Active hands and quick feet made the difference defensively, with the Huskies forcing 16 turnovers total (seven steals) and allowing just four Duluth free throw attempts in the first half as Tech avoided the new hand-checking foul trouble that has reared across college basketball.
Senior guard Alex Culy starred in particular, with three steals and two drawn charges.
With a small starting lineup - 6-foot-3 Troy Hecht and 6-foot-6 Luke Heller manned the post spots Saturday - the Huskies will need more of the same going forward to compensate for lack of size.

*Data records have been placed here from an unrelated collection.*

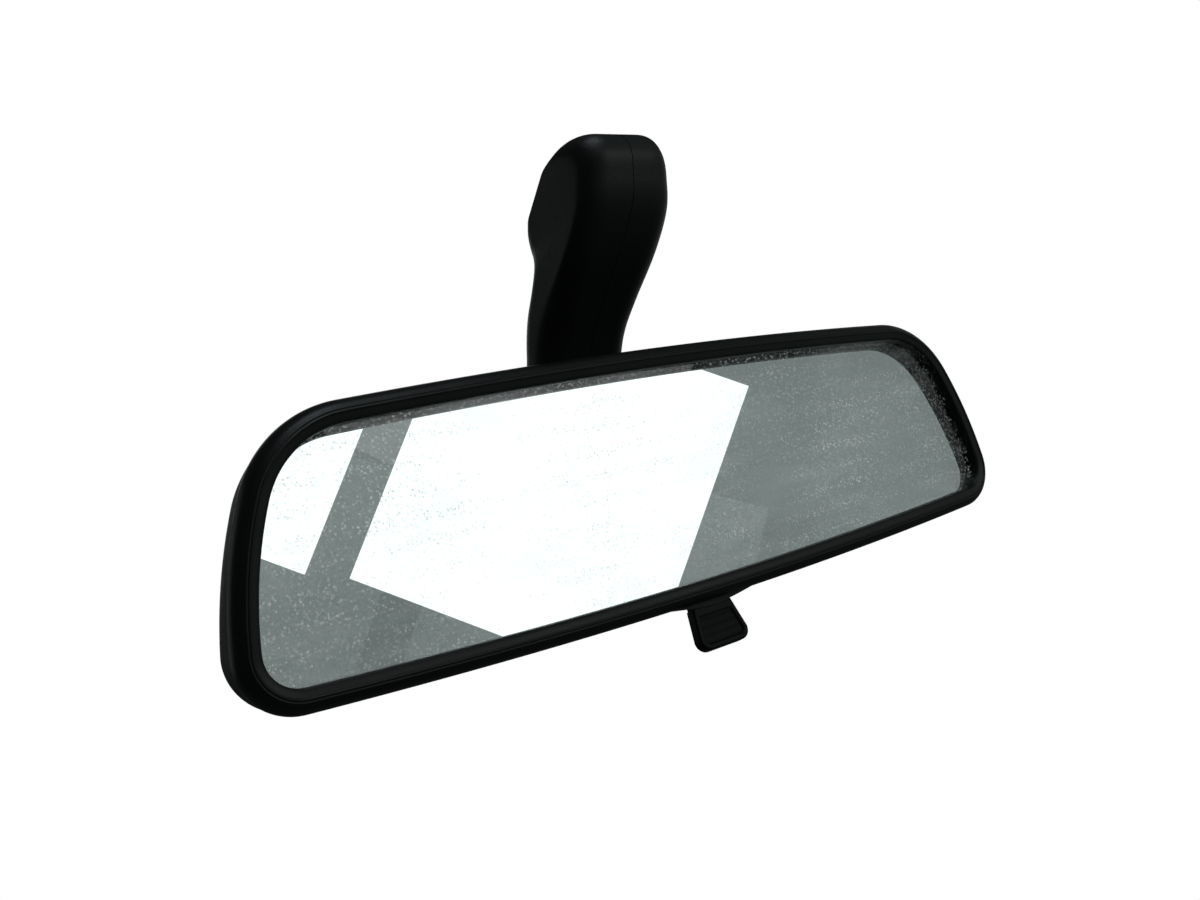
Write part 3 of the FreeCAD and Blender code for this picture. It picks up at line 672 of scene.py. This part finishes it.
def arm_stations():
    """Front and back points (y, z) of the arm's sections from the foot down, in mm.

    The last number is how much narrower each side is there than ARM_HALF.
    """
    first = foot_point(-14.0, -0.85)
    last = foot_point(14.0, -0.85)
    rows = [(*first, *last, 0.0), (-17.2, 9.16, 11.4, -11.6, 0.0), (-23.2, 7.0, 11.7, -14.2, 0.0),
            (-25.72, 2.4, 11.6, -16.6, 0.0), (-24.6, -3.4, 11.7, -19.0, -0.4),
            (-21.4, -10.6, 12.7, -21.6, -0.9), (-12.8, -19.7, 15.4, -25.2, -1.2),
            (-0.2, -30.3, 20.6, -30.8, -1.0), (8.0, -38.2, 25.0, -38.6, -0.6),
            (14.6, -49.0, 28.9, -49.6, -0.3), (18.4, -62.0, 32.2, -62.0, 0.0),
            (19.4, -76.0, 33.2, -76.0, 0.0), (20.6, -84.0, 31.8, -84.0, 2.0)]
    return smooth_line(rows, 8)


def half_section(front, back, half, rounding, side, start):
    """Half of a rounded oblong, from the seam at the front round one side to the seam at the back."""
    along = (back - front).normalized()
    depth = (back - front).length
    r = min(rounding, 0.48 * depth)
    points = []
    for k in range(8):
        points.append((start + (half - r - start) * k / 8, 0.0))
    for k in range(13):
        angle = math.pi / 2 * k / 12
        points.append((half - r + r * math.sin(angle), r - r * math.cos(angle)))
    for k in range(1, 8):
        points.append((half, r + (depth - 2 * r) * k / 8))
    for k in range(13):
        angle = math.pi / 2 * k / 12
        points.append((half - r + r * math.cos(angle), depth - r + r * math.sin(angle)))
    for k in range(1, 9):
        points.append((half - r + (start - half + r) * k / 8, depth))
    return [Vector((side * x, front.y, front.z)) + along * d for x, d in points]


def cover_rows(side, inset):
    rows = []
    for fy, fz, by, bz, narrow in arm_stations():
        front = Vector((0, fy, fz)) * MM
        back = Vector((0, by, bz)) * MM
        along = (back - front).normalized()
        half = ARM_HALF - inset - narrow * MM
        rows.append(half_section(front + along * inset, back - along * inset, half,
                                 ARM_ROUND - inset, side, SEAM))
    return rows


def make_cover(side, name, node):
    """One half cover of the arm, with its seam faces and half of the hole for the neck."""
    bm = bmesh.new()
    outer = grid(bm, cover_rows(side, 0), closed=False)
    inner = grid(bm, cover_rows(side, COVER_WALL), closed=False)
    for a, b in ((outer[0], inner[0]), (outer[-1], inner[-1])):
        for k in range(len(a) - 1):
            bm.faces.new((a[k], a[k + 1], b[k + 1], b[k]))
    for k in range(len(outer) - 1):
        for j in (0, -1):
            bm.faces.new((outer[k][j], outer[k + 1][j], inner[k + 1][j], inner[k][j]))
    piece = new_object(name, bm, ARM_BLACK, "arm", [node])
    carve(piece, round_hole((BALL.x, BALL.y + 12 * MM, BALL.z), NECK_HOLE, 8 * MM, 64))
    sharpen(piece, 40)


# ---------------------------------------------------------------- day/night lever
def tab_loop(inset, depth, drop):
    """One outline of the tapered tab: narrow at the top, with round lower corners."""
    long = TAB_LENGTH - inset
    wide = TAB_HALF - inset
    narrow = wide - TAB_TAPER + TAB_TAPER * drop / TAB_LENGTH
    r = max(TAB_CORNER - inset, TAB_EDGE)
    corner = []
    for k in range(11):
        angle = math.pi / 2 * k / 10
        corner.append((wide - r + r * math.cos(angle), -long + r - r * math.sin(angle)))
    mirrored = [(-x, z) for x, z in reversed(corner)]
    points = [(narrow, -drop)] + corner + mirrored + [(-narrow, -drop)]
    return [Vector((x, depth - TAB_THICK / 2, z)) for x, z in points]


def make_tab():
    """The finger tab: a rounded rim round a recessed, dotted panel."""
    rows = []
    for k in range(6):
        angle = math.pi / 2 * k / 5
        inset = TAB_EDGE * (1 - math.sin(angle))
        rows.append(tab_loop(inset, TAB_THICK - TAB_EDGE * (1 - math.cos(angle)), 0.0))
    for k in range(6):
        angle = math.pi / 2 * k / 5
        inset = TAB_EDGE * (1 - math.cos(angle))
        rows.append(tab_loop(inset, TAB_EDGE * (1 - math.sin(angle)), 0.0))
    rows.append(tab_loop(TAB_RIM - 0.3 * MM, 0.0, 2.0 * MM))
    rows.append(tab_loop(TAB_RIM, 0.15 * MM, 2.15 * MM))
    rows.append(tab_loop(TAB_RIM + 0.25 * MM, 0.6 * MM, 2.35 * MM))
    bm = bmesh.new()
    made = grid(bm, rows)
    cap(bm, made[0])
    before = set(bm.faces)
    cap(bm, made[-1])
    for face in bm.faces:
        face.material_index = 0 if face in before else 1
    top = Vector((0.0, LEVER_PIN.y - TAB_FRONT + TAB_THICK / 2, LEVER_PIN.z - TAB_BELOW))
    lean = Matrix.Translation(top) @ Matrix.Rotation(-math.radians(TAB_LEAN), 4, "X")
    bmesh.ops.transform(bm, matrix=lean, verts=bm.verts)
    tab = new_object("lever_tab", bm, LEVER_BLACK, "lever", ["day_night_lever"])
    tab.data.materials.append(PANEL_BLACK)
    sharpen(tab, 50)


def make_hub():
    """The neck, the hub on its pin and the cam finger, inside the housing."""
    bm = bmesh.new()
    turn = Matrix.Rotation(math.pi / 2, 4, "Y")
    finger = LEVER_PIN + Vector((0, 0, FINGER_HEIGHT))
    add_rod(bm, LEVER_PIN, turn, HUB_RADIUS, HUB_LENGTH, 48)
    add_rod(bm, finger, turn, FINGER_RADIUS, FINGER_LENGTH, 48)
    blocks = [((-6.4, -6.7, -9.6), (6.4, -4.0, 0.9)),
              ((-6.4, -6.7, -2.5), (6.4, 0.0, 0.9)),
              ((-4.0, -0.8, 0.0), (4.0, 0.8, 5.1))]
    for low, high in blocks:
        add_block(bm, LEVER_PIN + Vector(low) * MM, LEVER_PIN + Vector(high) * MM)
    hub = new_object("lever_hub", bm, LEVER_BLACK, "lever", ["day_night_lever"])
    bevel = hub.modifiers.new("round", "BEVEL")
    bevel.width = 0.2 * MM
    bevel.segments = 2
    sharpen(hub, 35)


# ---------------------------------------------------------------- stage, camera, light
def make_camera():
    """A short lens close to the left of the head, level with it and rolled a little."""
    data = bpy.data.cameras.new("camera")
    data.lens = 33.0
    data.sensor_width = 36.0
    data.clip_start = 0.01
    camera = bpy.data.objects.new("camera", data)
    bpy.context.scene.collection.objects.link(camera)
    right = Vector((0.78484, -0.57409, -0.23332))
    down = Vector((-0.15514, 0.18250, -0.97089))
    forward = right.cross(down)
    spot = Vector((-187.30 * MM, GLASS_Y - 214.59 * MM, MID_Z - 5.12 * MM))
    camera.matrix_world = Matrix((
        (right.x, -down.x, -forward.x, spot.x),
        (right.y, -down.y, -forward.y, spot.y),
        (right.z, -down.z, -forward.z, spot.z),
        (0.0, 0.0, 0.0, 1.0)))
    bpy.context.scene.camera = camera


def area_light(name, spot, aim, size, radiance, colour=(1.0, 1.0, 1.0), roll=0.0):
    """A soft box that faces a point, with the brightness its surface shows."""
    data = bpy.data.lights.new(name, "AREA")
    data.shape = "RECTANGLE"
    data.size, data.size_y = size
    data.energy = radiance * math.pi * size[0] * size[1]
    data.color = colour
    light = bpy.data.objects.new(name, data)
    light.visible_camera = False
    bpy.context.scene.collection.objects.link(light)
    turn = (Vector(aim) - Vector(spot)).to_track_quat("-Z", "Y").to_matrix().to_4x4()
    light.matrix_world = Matrix.Translation(spot) @ turn @ Matrix.Rotation(math.radians(roll), 4, "Z")


def make_floor():
    """A pale round sheet of paper under the mirror, which adds no light of its own to it."""
    n = Nodes("floor_paper")
    where = n.place()
    shader = n.shader(Roughness=0.9, **{"Emission Strength": 0.55})
    shader.inputs["Emission Color"].default_value = (0.95, 0.96, 0.96, 1.0)
    n.link(n.ramp(n.noise(where, 3.0), [(0.3, (0.93, 0.93, 0.93)), (0.7, (0.96, 0.96, 0.96))]),
           shader.inputs["Base Color"])
    n.link(n.bump(n.noise(where, 400.0), 0.05, 0.0002), shader.inputs["Normal"])
    bm = bmesh.new()
    bmesh.ops.create_circle(bm, cap_ends=True, segments=96, radius=FLOOR_RADIUS)
    mesh = bpy.data.meshes.new("floor")
    bm.to_mesh(mesh)
    bm.free()
    floor = bpy.data.objects.new("floor", mesh)
    floor.location.z = cad_low.z - FLOOR_DROP
    bpy.context.scene.collection.objects.link(floor)
    mesh.materials.append(n.material)
    floor.visible_diffuse = False
    floor.visible_glossy = False


def make_world():
    """A white backdrop, and a dim, uneven room that is brighter in front and to the right."""
    world = bpy.data.worlds.new("studio")
    world.use_nodes = True
    tree = world.node_tree
    tree.nodes.clear()
    out = tree.nodes.new("ShaderNodeOutputWorld")
    seen = tree.nodes.new("ShaderNodeBackground")
    seen.inputs["Color"].default_value = (1.0, 1.0, 1.0, 1.0)
    seen.inputs["Strength"].default_value = 1.0
    room = tree.nodes.new("ShaderNodeBackground")
    where = tree.nodes.new("ShaderNodeTexCoord")
    drift = tree.nodes.new("ShaderNodeTexNoise")
    drift.inputs["Scale"].default_value = 2.2
    drift.inputs["Detail"].default_value = 2.0
    shade = tree.nodes.new("ShaderNodeValToRGB")
    shade.color_ramp.elements[0].position = 0.36
    shade.color_ramp.elements[0].color = (0.42, 0.49, 0.47, 1.0)
    shade.color_ramp.elements[1].position = 0.64
    shade.color_ramp.elements[1].color = (0.86, 0.96, 0.94, 1.0)
    tree.links.new(where.outputs["Generated"], drift.inputs["Vector"])
    tree.links.new(drift.outputs["Fac"], shade.inputs["Fac"])
    tree.links.new(shade.outputs["Color"], room.inputs["Color"])
    facing = tree.nodes.new("ShaderNodeVectorMath")
    facing.operation = "DOT_PRODUCT"
    facing.inputs[1].default_value = (0.61, -0.77, 0.18)
    tree.links.new(where.outputs["Generated"], facing.inputs[0])
    fall = tree.nodes.new("ShaderNodeMapRange")
    for socket, number in zip(("From Min", "From Max", "To Min", "To Max"), (0.45, 0.80, 0.05, 0.26)):
        fall.inputs[socket].default_value = number
    tree.links.new(facing.outputs["Value"], fall.inputs["Value"])
    tree.links.new(fall.outputs["Result"], room.inputs["Strength"])
    path = tree.nodes.new("ShaderNodeLightPath")
    mix = tree.nodes.new("ShaderNodeMixShader")
    tree.links.new(path.outputs["Is Camera Ray"], mix.inputs["Fac"])
    tree.links.new(room.outputs[0], mix.inputs[1])
    tree.links.new(seen.outputs[0], mix.inputs[2])
    tree.links.new(mix.outputs[0], out.inputs["Surface"])
    bpy.context.scene.world = world
    bpy.context.scene.view_settings.view_transform = "Standard"


def make_lights():
    """Two panes in front, seen in the mirror, and soft boxes from above and behind."""
    head = Vector((0.0, GLASS_Y, MID_Z))
    across = Vector((0.784, 0.620, 0.0))
    board = head + Vector((0.541, -0.706, -0.003))
    cool = (0.965, 0.99, 1.0)

    def pane(name, side, up, size, radiance):
        """A soft box in the plane of the board, turned like a roof window."""
        spot = board + across * side + Vector((0, 0, up))
        toward = spot + Vector((-0.620, 0.784, 0.0))
        area_light(name, spot, toward, size, radiance, cool, WINDOW_TURN)

    pane("window_large", -0.075, 0.0365 + PRISM_LIFT, (0.333, 0.355), 1.22)
    pane("window_small", -0.348, 0.198 + PRISM_LIFT, (0.20, 0.30), 1.16)
    arm_top = head + Vector((0.0, 0.0, 0.085))
    soft_boxes = [
        ("front_top", arm_top, (-0.10, -0.66, 0.46), (0.30, 0.26), 0.7, (0.84, 0.93, 1.0)),
        ("overhead", arm_top, (0.02, -0.22, 0.72), (0.46, 0.36), 2.2, (0.82, 0.92, 1.0)),
        ("behind", head, (0.25, 0.85, 0.25), (0.70, 0.50), 0.8, (0.95, 1.0, 0.99)),
        ("side_back", head, (-0.62, 0.62, 0.15), (0.45, 0.60), 0.30, (0.90, 1.0, 0.96)),
        ("right_back", head, (0.75, 0.30, 0.10), (0.40, 0.50), 0.35, (0.92, 1.0, 0.97))]
    for name, aim, away, size, radiance, colour in soft_boxes:
        area_light(name, aim + Vector(away), aim, size, radiance, colour)


# ---------------------------------------------------------------- build
dress_cad_nodes()
make_bezel()
make_glass()
make_housing()
make_cover(-1, "arm_cover_left", "cover_left")
make_cover(1, "arm_cover_right", "cover_right")
make_tab()
make_hub()
make_camera()
make_floor()
make_world()
make_lights()
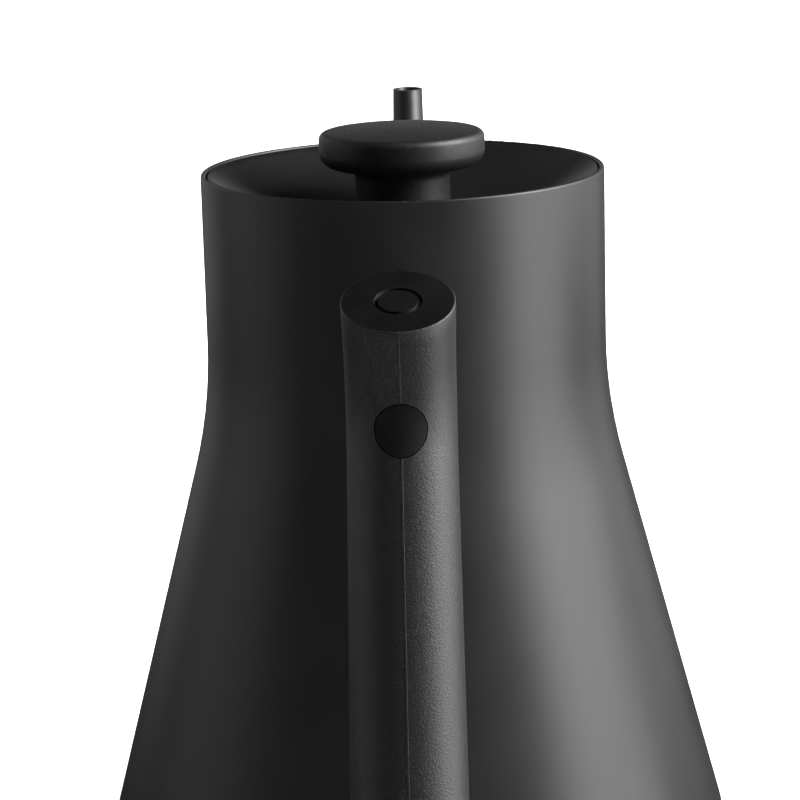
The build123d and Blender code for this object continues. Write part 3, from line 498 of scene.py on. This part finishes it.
class Dresser:
    """Makes each finish once and puts it on frame nodes and new pieces."""

    WELD_DISTANCE = 2e-6
    CREASE_DEGREES = 32.0

    def __init__(self, nodes: dict[str, bpy.types.Object], record: dict) -> None:
        """Keeps the frame's nodes and their slots, and starts with no material made.

        Args:
            nodes: The frame's nodes by name.
            record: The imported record, which gives each node's material slot.
        """
        self.nodes = nodes
        self.slots = {part["node"]: part["material_slot"] for part in record["subparts"]}
        self.made: dict[Surface, bpy.types.Material] = {}

    def material(self, surface: Surface) -> bpy.types.Material:
        """Gives a finish's material, made the first time it is asked for.

        Args:
            surface: The finish.

        Returns:
            The material, the same one each time.
        """
        if surface not in self.made:
            self.made[surface] = surface.value.build()
        return self.made[surface]

    def dress(self, piece: bpy.types.Object, surface: Surface) -> None:
        """Puts one finish on the whole of a piece.

        Args:
            piece: A frame node or a new piece.
            surface: The finish that it gets.
        """
        piece.data.materials.clear()
        piece.data.materials.append(self.material(surface))

    def skin(self, surface: Surface, name: str) -> bpy.types.Object:
        """Stands a welded copy in for a frame node, so that light runs over it unbroken.

        A node's patches are loose from each other, which would show as a crease.

        Args:
            surface: The finish that the copy gets.
            name: The frame node that it stands for.

        Returns:
            The copy, riding where the node did.
        """
        node = self.nodes[name]
        bpy.ops.object.select_all(action="DESELECT")
        node.select_set(True)
        bpy.context.view_layer.objects.active = node
        bpy.ops.object.duplicate()
        piece = bpy.context.object
        piece.name = f"{name}_skin"
        del piece["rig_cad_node"]
        bpy.ops.mesh.customdata_custom_splitnormals_clear()
        bpy.ops.object.mode_set(mode="EDIT")
        bpy.ops.mesh.select_all(action="SELECT")
        bpy.ops.mesh.remove_doubles(threshold=self.WELD_DISTANCE)
        bpy.ops.object.mode_set(mode="OBJECT")
        bpy.ops.object.shade_smooth_by_angle(angle=math.radians(self.CREASE_DEGREES))
        self.dress(piece, surface)
        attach(piece, node["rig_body"])
        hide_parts(name)
        LOG.info("skinned %s as %s", name, surface.value.name)
        return piece

    def dress_nodes(self, surface: Surface, *names: str) -> None:
        """Puts one finish on several frame nodes and reports each.

        Args:
            surface: The finish that they get.
            *names: The frame nodes.
        """
        for name in names:
            self.dress(self.nodes[name], surface)
            LOG.info("dressed %s as %s", name, surface.value.name)


# --------------------------------------------------------------- sub-assemblies


@dataclass
class Body:
    """The kettle's shell, the ring its lid rests on and the chamber's floor."""

    dresser: Dresser

    def build(self) -> None:
        """Dresses the shell and what is welded inside it."""
        self.dresser.skin(Surface.BODY_COATING, "body_shell")
        self.dresser.dress_nodes(
            Surface.STAINLESS, "lid_seat", "chamber_floor", "temperature_probe"
        )
        self.dresser.dress_nodes(Surface.CLEAR_SILICONE, "probe_grommet")


@dataclass
class Spout:
    """The gooseneck, the bead of its weld and the disc that slows its pour."""

    dresser: Dresser
    root_y: float = 0.0520
    root_height: float = 0.034
    rise_degrees: float = 28.95
    bead_place: float = 0.016
    bead_ring_radius: float = 0.0120
    bead_radius: float = 0.0009
    bead_points: int = 72
    bead_rounding: int = 3
    bead_weld_distance: float = 0.00001

    def build(self) -> None:
        """Dresses the tube outside and in, and runs the weld's bead round its root."""
        self.dresser.skin(Surface.BODY_COATING, "spout_tube")
        self.dresser.dress_nodes(Surface.STAINLESS, "flow_restrictor")
        bead = self.build_bead()
        self.dresser.dress(bead, Surface.BODY_COATING)
        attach(bead, "kettle")
        LOG.info("built %s", bead.name)

    def build_bead(self) -> bpy.types.Object:
        """Makes the weld bead where the spout leaves the shell.

        Returns:
            A round bead that follows the line where tube and shell meet.
        """
        rise = math.radians(self.rise_degrees)
        along = Vector((0.0, math.cos(rise), math.sin(rise)))
        centre = Vector((0.0, self.root_y, self.root_height)) + self.bead_place * along
        bpy.ops.object.select_all(action="DESELECT")
        bpy.ops.mesh.primitive_circle_add(
            vertices=self.bead_points,
            radius=self.bead_ring_radius,
            location=centre,
            rotation=(rise - math.pi / 2, 0.0, 0.0),
        )
        bead = bpy.context.object
        bead.name = "spout_weld"
        wrap = bead.modifiers.new("onto_shell", "SHRINKWRAP")
        wrap.target = bpy.data.objects["body_shell_skin"]
        wrap.wrap_method = "PROJECT"
        wrap.use_project_z = True
        wrap.use_negative_direction = True
        wrap.use_positive_direction = True
        bpy.ops.object.modifier_apply(modifier=wrap.name)
        bpy.ops.object.transform_apply(location=True, rotation=True, scale=True)
        bpy.ops.object.convert(target="CURVE")
        bead.data.bevel_depth = self.bead_radius
        bead.data.bevel_resolution = self.bead_rounding
        bpy.ops.object.convert(target="MESH")
        bpy.ops.object.mode_set(mode="EDIT")
        bpy.ops.mesh.select_all(action="SELECT")
        bpy.ops.mesh.remove_doubles(threshold=self.bead_weld_distance)
        bpy.ops.mesh.normals_make_consistent(inside=False)
        bpy.ops.object.mode_set(mode="OBJECT")
        bpy.ops.object.shade_smooth()
        return bead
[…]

"No matter who you put in your lineup, there is a give and take," Luke said. "So without that big post guy down there, we are a bit quicker and need to take advantage of that."
With a 14-point lead entering halftime, the Huskies put the game in cruise control over the final 20 minutes, with Armga and Stelzer (18 points, 5-of-15 shooting) responding whenever Tech needed a basket.
The lead allowed Luke to get ample playing time for freshmen Hawke (27 minutes) and Connor McLeod (18 minutes).
Hawke, a 6-foot-5 true freshman, will play a pivotal role this season as the natural '3'-man will often be asked to hold serve at the '4' with junior forward Phil Romback sidelined indefinitely.
Hawke filled the stat sheet nicely Saturday with nine points (3-of-6 shooting), four rebounds, three assists and a pair of steals.
He was relieved just to get the first game under his belt.
"I was pretty nervous before, especially when the band started coming in, that's when I really got nervous," Hawke said. "But once I actually got in there, it was good. the first shot going down helps get rid of the nerves for sure."